Any business model that becomes stronger through iterations has most likely shaken off multiple small mistakes and learnt from them. A business model that raised a ton a capital too early and grew on steroids will usually have no frigging clue of how to optimize unit economics once it hits critical mass. It is possible in theory but rarely happens in practice due to a culture of misaligned incentives. You can have businesses that have made an impact on the world but have done zilch for investors and sucked all productivity out of their employees.
On the other hand, a few efficiently run me-too businesses have delivered value to all stakeholders over decades. Satisfied customers, happy investors, content employees and promoters with fat wallets. Many of these never cared about changing the world or about making the world a better place but they did make life better for all stakeholders.
The outcome follows the process in the real world, not the other way around.
Every time I am faced with a choice, I ask myself “What is the trade-off here?”
When you decide to invest into a structured product (market linked debenture), you are making a choice to trade market risk for credit risk. This can turn out to be a stupid choice since market risk is granular while credit risk is discrete. If you bought an MLD underwritten by an NBFC that went under, you can lose your entire principal. Return of capital becomes a challenge, leave alone return on capital. When market risk works against you, one can cut losses at 20% and live to fight another day.
When you buy a fully valued structural growth business over an undervalued cyclical, you are choosing to stick with the sure thing even at the risk of underperforming in the short term. And willing to accept a hygienic return rather than a 25% p.a. return in exchange for the ability to sleep in peace when market turbulence hits. Which it will, at some point of time.
If you decide to grow your business organically rather than raise capital to grow on steroids, you are choosing to retain a greater amount control over your business and have fewer people to answer to. Of course, this works only if your business can generate enough cash flows to grow organically in the first place. Without the presence (or the realistic possibility) of a network effect, no sane investor should want to fund a business that has bad unit economics. But then, I am just a poor listed market investor who does not really understand private market dynamics all that well.

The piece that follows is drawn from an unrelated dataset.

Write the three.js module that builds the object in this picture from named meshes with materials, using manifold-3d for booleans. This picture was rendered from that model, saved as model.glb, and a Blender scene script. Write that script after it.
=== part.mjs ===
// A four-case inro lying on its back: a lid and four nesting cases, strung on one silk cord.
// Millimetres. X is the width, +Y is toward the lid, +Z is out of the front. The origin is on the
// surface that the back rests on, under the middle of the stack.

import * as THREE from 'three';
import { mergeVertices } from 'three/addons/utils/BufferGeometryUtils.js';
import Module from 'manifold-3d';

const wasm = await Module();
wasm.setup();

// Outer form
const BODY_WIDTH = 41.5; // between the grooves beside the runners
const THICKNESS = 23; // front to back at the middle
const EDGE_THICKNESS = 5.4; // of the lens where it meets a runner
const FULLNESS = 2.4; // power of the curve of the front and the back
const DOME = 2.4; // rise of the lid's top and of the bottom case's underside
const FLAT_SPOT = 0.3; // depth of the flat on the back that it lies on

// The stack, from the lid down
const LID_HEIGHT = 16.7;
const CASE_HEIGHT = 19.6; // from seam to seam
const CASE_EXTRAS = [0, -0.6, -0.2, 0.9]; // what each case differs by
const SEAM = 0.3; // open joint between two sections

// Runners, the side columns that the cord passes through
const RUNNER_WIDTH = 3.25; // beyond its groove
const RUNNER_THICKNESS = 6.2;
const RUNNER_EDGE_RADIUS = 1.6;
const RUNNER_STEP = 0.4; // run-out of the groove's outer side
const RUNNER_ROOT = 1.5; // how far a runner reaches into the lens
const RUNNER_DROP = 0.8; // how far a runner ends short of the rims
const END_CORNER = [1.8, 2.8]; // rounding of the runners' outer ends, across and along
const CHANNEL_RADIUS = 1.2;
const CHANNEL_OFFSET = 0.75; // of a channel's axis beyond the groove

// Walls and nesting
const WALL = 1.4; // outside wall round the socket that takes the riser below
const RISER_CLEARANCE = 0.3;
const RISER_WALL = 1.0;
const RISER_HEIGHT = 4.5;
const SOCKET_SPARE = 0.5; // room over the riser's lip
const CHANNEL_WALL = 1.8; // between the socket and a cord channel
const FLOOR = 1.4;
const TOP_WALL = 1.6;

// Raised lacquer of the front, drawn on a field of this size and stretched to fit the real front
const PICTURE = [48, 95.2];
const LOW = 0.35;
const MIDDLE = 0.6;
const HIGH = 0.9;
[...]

Choosing between buying a house and renting one especially if you cannot afford it? The trade-off here is a simple one and it does not involve the expected return from the asset. The real trade-off is –
Would you want to get into a 20-year cash flow commitment rather than keeping your options open? You can always move back to a smaller place if life does not go as planned as a tenant, you do not have that easy option as the owner of an asset that is funded by leverage.

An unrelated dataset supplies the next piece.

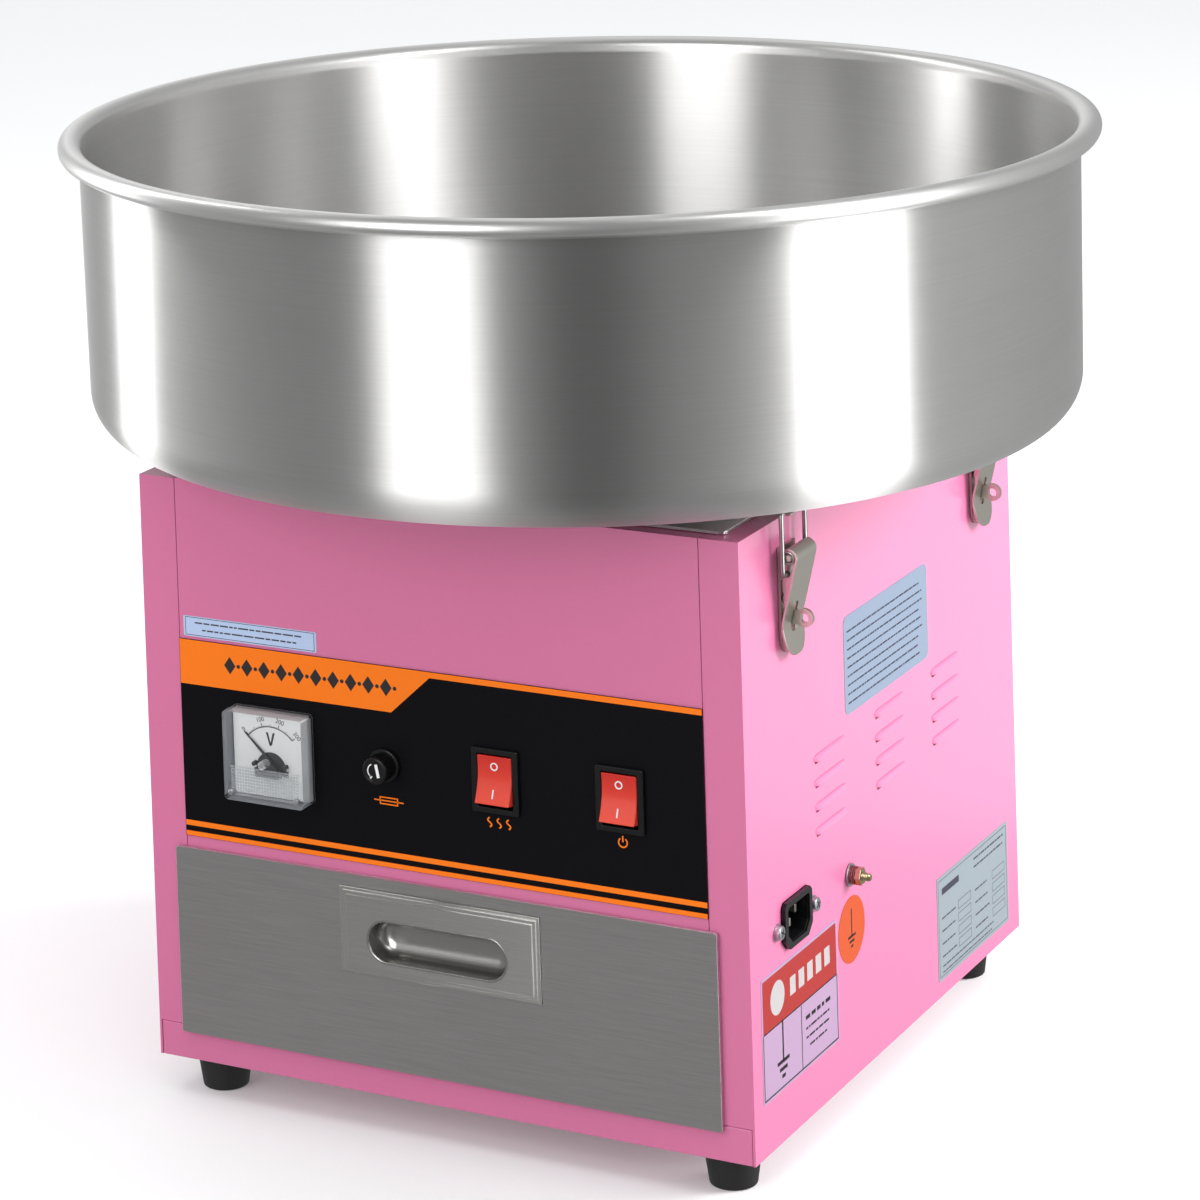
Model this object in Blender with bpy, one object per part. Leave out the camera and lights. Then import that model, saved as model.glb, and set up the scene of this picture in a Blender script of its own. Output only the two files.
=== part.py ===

Would you rather live your life with a compromised sense of options or would you rather deal with the regular dose of nagging that your family throws at you? I know more men who have succumbed to constant, motivated nagging than to anything else.
Nothing else can explain the fact that bank credit to housing in India has shown positive YoY growth every year since 2009 when the price appreciation of the average apartment has not even beaten the fixed deposit return over the period.
In face of constant emotional pressure, data driven logical thinking rarely stands a chance.
Portfolio theory makes the central point of risk adjusted returns, just that it defines risk in an academic way and not necessarily in a practical way. In the real world, risk means the possibility of a bad outcome. In the academic world, risk means the possibility of an outcome that is different from the one envisaged. Risk adjusted return is a useful construct when used properly. Nobody gives a damn about risk and volatility when the outcome is 25% while the expectation was 15%.
Our previous generation always drilled home concepts of prudence and reasonable compromises to live a meaningful and fulfilling life. The YOLO generation however sees things differently, it does not like the term “compromise” and wants it all, yet plays the victim card when the bill for the choices made is presented to them.
It is always a good idea to start with a good understanding of the risks involved in each choice before you start salivating over the possible positive outcomes. Rationalism over emotionalism should be the motto. Emotionalism starts with “but that won’t leave me with a good feeling” and leads you astray while rationalism begins with the acceptance that any choice one makes might have sub optimal outcomes in a few aspects.
Understanding the nature of trade-offs is the essence of good judgement and effective decision making in the face of uncertainty. This is the only way one can sleep in peace and with no regrets when outcomes do not go in our favor.
In theory, one does not need a lengthy blog post to make this simple and rather obvious point. But in practice, the human mind does not internalize concepts that make logical sense but fail to personalize the learning.
Personalization is the cornerstone of good marketing.